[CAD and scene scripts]
--- Start ---

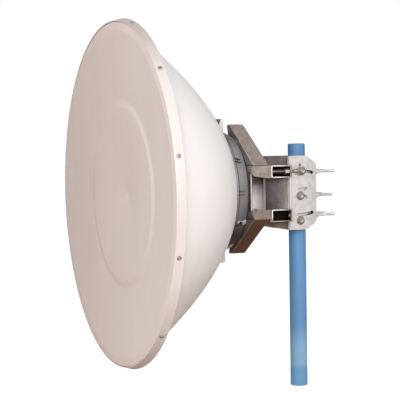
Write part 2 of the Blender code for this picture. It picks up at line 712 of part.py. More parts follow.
    def make_studs(self):
        """Six threaded studs with their washers and nuts."""
        for side, name in ((1, "near"), (-1, "far")):
            for level, rise in STUD_RISES.items():
                height = AXIS_HEIGHT + rise
                tip = STUD_TIP_MIDDLE if level == "middle" else STUD_TIP
                across = side * STUD_X
                stud = rod("stud_" + name + "_" + level, (across, STUD_ROOT, height), (across, tip, height),
                           STUD_R, 16, self.parts)
                seat = CLAMP_REAR + GAP
                nut = rod("stud_nut", (across, seat, height), (across, seat + STUD_NUT, height),
                          HEX_R, HEX_SIDES, self.tools)
                join(stud, self.tool(nut))
                self.keep(stud, self.steel, self.turn_empty)

    def make_bolts(self):
        """Three bolts with washers through each cheek."""
        for side, name in ((1, "near"), (-1, "far")):
            for level, rise in (("pivot", PIVOT_RISE), ("middle", MIDDLE_RISE), ("top", TOP_RISE)):
                height = AXIS_HEIGHT + rise
                seat = CHEEK_OUT + GAP
                if name == "near" and level == "top":
                    seat += EYE_THICK + GAP
                face = seat + WASHER_THICK
                bolt = rod("cheek_bolt_" + name + "_" + level, (side * BOLT_TIP, BOLT_Y, height),
                           (side * face, BOLT_Y, height), BOLT_R, 20, self.parts)
                washer = rod("washer", (side * seat, BOLT_Y, height), (side * face, BOLT_Y, height),
                             WASHER_R, 28, self.tools)
                join(bolt, self.tool(washer))
                head = rod("head", (side * (face - FUSE / 2), BOLT_Y, height),
                           (side * (face + HEAD_THICK), BOLT_Y, height), HEX_R, HEX_SIDES, self.tools)
                join(bolt, self.tool(head))
                self.keep(bolt, self.steel, self.turn_empty)

    def make_tilt_screw(self):
        """Eye on the top bolt with a threaded spindle, and the nut and sleeve that it screws into."""
        middle_x = CHEEK_OUT + GAP + EYE_THICK / 2
        height = AXIS_HEIGHT + TOP_RISE
        out = middle_x + EYE_THICK / 2
        spindle = rod("tilt_spindle", (CHEEK_OUT + GAP, BOLT_Y, height), (out, BOLT_Y, height),
                      EYE_R, 32, self.parts)
        neck_root = BOLT_Y - EYE_BORE_R - FUSE
        neck = rod("spindle_neck", (middle_x, neck_root, height), (middle_x, BOLT_Y - SPINDLE_NECK, height),
                   SPINDLE_NECK_R, 20, self.tools)
        join(spindle, self.tool(neck))
        thread = rod("spindle_thread", (middle_x, BOLT_Y - SPINDLE_NECK + 2 * FUSE, height),
                     (middle_x, BOLT_Y - SPINDLE_LENGTH, height), SPINDLE_R, 16, self.tools)
        join(spindle, self.tool(thread))
        bore = rod("eye_bore", (CHEEK_OUT - PAST, BOLT_Y, height), (out + PAST, BOLT_Y, height),
                   EYE_BORE_R, 24, self.tools)
        cut(spindle, self.tool(bore))
        self.keep(spindle, self.steel, self.screw_empty)
        rear = TUNNEL_REAR - TUNNEL_END_WALL - GAP
        front = rear - NUT_LENGTH
        nut = rod("tilt_nut", (middle_x, rear, height), (middle_x, front, height), NUT_R, HEX_SIDES,
                  self.parts)
        sleeve = rod("nut_sleeve", (middle_x, front + FUSE, height),
                     (middle_x, WINDOW_FRONT + GAP, height), SLEEVE_R, 24, self.tools)
        join(nut, self.tool(sleeve))
        nut_bore = rod("nut_bore", (middle_x, rear + PAST, height), (middle_x, WINDOW_FRONT - PAST, height),
                       NUT_BORE_R, 24, self.tools)
        cut(nut, self.tool(nut_bore))
        self.keep(nut, self.steel, self.tilt_empty)

    def make_all(self):
        """Make every piece."""
        self.make_mast()
        self.make_radome()
        self.make_band()
        self.make_reflector()
        self.make_hub()
        self.make_cheeks()
        self.make_side(1, "near")
        self.make_side(-1, "far")
        self.make_yoke_plate()
        self.make_arm("yoke_arm_upper", ARM_ROOT_UP, ARM_TIP_UP)
        self.make_arm("yoke_arm_lower", ARM_ROOT_DOWN, ARM_TIP_DOWN)
        self.make_saddle()
        self.make_clamp()
        self.make_studs()
        self.make_bolts()
        self.make_tilt_screw()


clear_scene()
Builder().make_all()
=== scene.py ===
"""Looks of a 0.9 m point-to-point microwave dish on a tilting cast yoke and a tube mast.

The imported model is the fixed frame. Turned and threaded pieces are surfaces of two parameters,
worked out as whole arrays, and the castings are the frame's own solids with rounded edges.
Lengths are metres, +Z is up, the dish looks along -Y and +X is the side with the tilt screw.
"""
from __future__ import annotations

import json
import logging
import math
from dataclasses import dataclass, field
from enum import Enum

import bmesh
import bpy
import numpy as np
from mathutils import Matrix, Vector


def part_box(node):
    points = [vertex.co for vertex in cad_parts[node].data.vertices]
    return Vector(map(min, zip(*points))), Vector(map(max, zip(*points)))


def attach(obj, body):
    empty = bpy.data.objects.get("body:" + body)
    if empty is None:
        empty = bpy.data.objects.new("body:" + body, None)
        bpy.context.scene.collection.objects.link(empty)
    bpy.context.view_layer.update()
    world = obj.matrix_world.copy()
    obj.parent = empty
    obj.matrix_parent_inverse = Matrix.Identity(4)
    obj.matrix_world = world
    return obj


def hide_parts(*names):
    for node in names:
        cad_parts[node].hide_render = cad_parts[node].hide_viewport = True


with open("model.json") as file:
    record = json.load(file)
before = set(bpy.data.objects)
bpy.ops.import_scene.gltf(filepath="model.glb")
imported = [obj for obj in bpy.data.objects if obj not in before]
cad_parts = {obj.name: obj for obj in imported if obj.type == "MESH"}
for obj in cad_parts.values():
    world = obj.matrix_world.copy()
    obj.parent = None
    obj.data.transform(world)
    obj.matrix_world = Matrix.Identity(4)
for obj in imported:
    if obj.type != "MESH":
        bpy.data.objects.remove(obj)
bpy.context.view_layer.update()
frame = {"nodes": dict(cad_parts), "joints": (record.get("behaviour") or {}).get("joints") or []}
NODES = frame["nodes"]
LOG = logging.getLogger("microwave_dish")

Point = tuple[float, float, float]
Colour = tuple[float, float, float]
Pair = tuple[float, float]
Socket = bpy.types.NodeSocket

# How near points weld, what counts as flat or sharp, and the margins of the patches
WELD = 0.000004
SOLID_WELD = 0.00001
FLAT_ANGLE = math.radians(0.6)
SHARP_ANGLE = math.radians(38.0)
BEVEL_ANGLE = math.radians(40.0)
THREAD_ANGLE = math.radians(60.0)
EDGE_NEAR = 0.0005
THIN = 0.001
HAIR = 0.0002
COAT_ROUGHNESS = 0.2
BUMP_STRENGTH = 0.6

M8_RADIUS = 0.004
M8_PITCH = 0.00125
M8_DEPTH = 0.0007
M8_FLATS = 0.0065
M8_BORE = 0.0041

UP = (0.0, 0.0, 1.0)
DOWN = (0.0, 0.0, -1.0)
BACK = (0.0, 1.0, 0.0)
FRONT = (0.0, -1.0, 0.0)
NEAR_WAY = (1.0, 0.0, 0.0)
FAR_WAY = (-1.0, 0.0, 0.0)


class Side(Enum):
    """The two sides of the upright middle plane."""

    NEAR = 1
    FAR = -1


class Pattern(Enum):
    """How a finish varies over its surface, by the group that masks it."""

    CLOUDED = "clouds"
    STREAKED = "streaks"
    CAST = "mottle"


# Surfaces as whole arrays


def grid_quads(rows: int, columns: int, wrap_rows: bool) -> np.ndarray:
    """Number the quads of a grid whose columns run round, each joining a point to the next ones.

    Args:
        rows: Points along the first parameter.
        columns: Points along the second parameter.
        wrap_rows: Whether the last row meets the first.

    Returns:
        Point numbers, four for each quad.
    """
    row = np.arange(rows if wrap_rows else rows - 1)
    i, j = np.meshgrid(row, np.arange(columns), indexing="ij")
    after_i = (i + 1) % rows
    after_j = (j + 1) % columns
    corners = [i * columns + j, i * columns + after_j,
               after_i * columns + after_j, after_i * columns + j]
    return np.stack(corners, axis=-1).reshape(-1, 4)


@dataclass
class Skin:
    """A grid of points with its wrapping, ready to be part of a mesh."""

    points: np.ndarray
    wrap_rows: bool = False

    def quads(self, first: int) -> np.ndarray:
        """Return the quads, with their points numbered from first."""
        rows, columns = self.points.shape[:2]
        return grid_quads(rows, columns, self.wrap_rows) + first


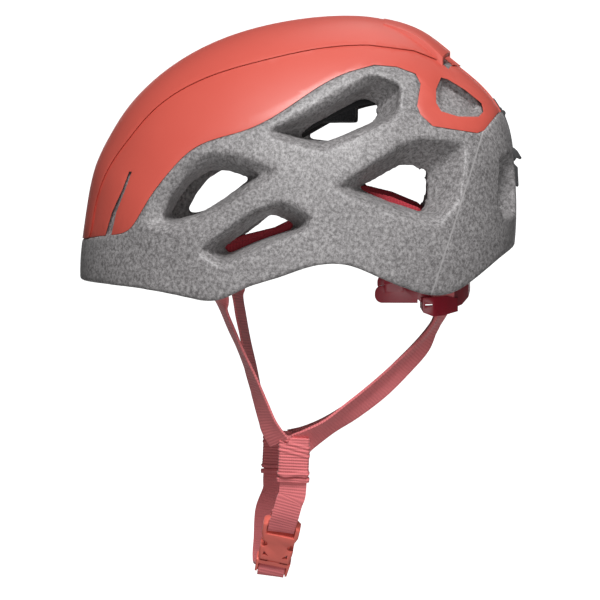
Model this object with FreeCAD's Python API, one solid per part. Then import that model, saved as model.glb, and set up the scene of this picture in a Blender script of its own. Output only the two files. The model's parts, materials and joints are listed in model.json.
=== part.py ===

--- End ---

Request => Look through the entries above and quote exactly the lines from the line with "self.make_studs()" to the line with "zip(*points))), Vector(map(max, zip(*points)))", counting both of those lines.

Response =>
        self.make_studs()
        self.make_bolts()
        self.make_tilt_screw()


clear_scene()
Builder().make_all()
=== scene.py ===
"""Looks of a 0.9 m point-to-point microwave dish on a tilting cast yoke and a tube mast.

The imported model is the fixed frame. Turned and threaded pieces are surfaces of two parameters,
worked out as whole arrays, and the castings are the frame's own solids with rounded edges.
Lengths are metres, +Z is up, the dish looks along -Y and +X is the side with the tilt screw.
"""
from __future__ import annotations

import json
import logging
import math
from dataclasses import dataclass, field
from enum import Enum

import bmesh
import bpy
import numpy as np
from mathutils import Matrix, Vector


def part_box(node):
    points = [vertex.co for vertex in cad_parts[node].data.vertices]
    return Vector(map(min, zip(*points))), Vector(map(max, zip(*points)))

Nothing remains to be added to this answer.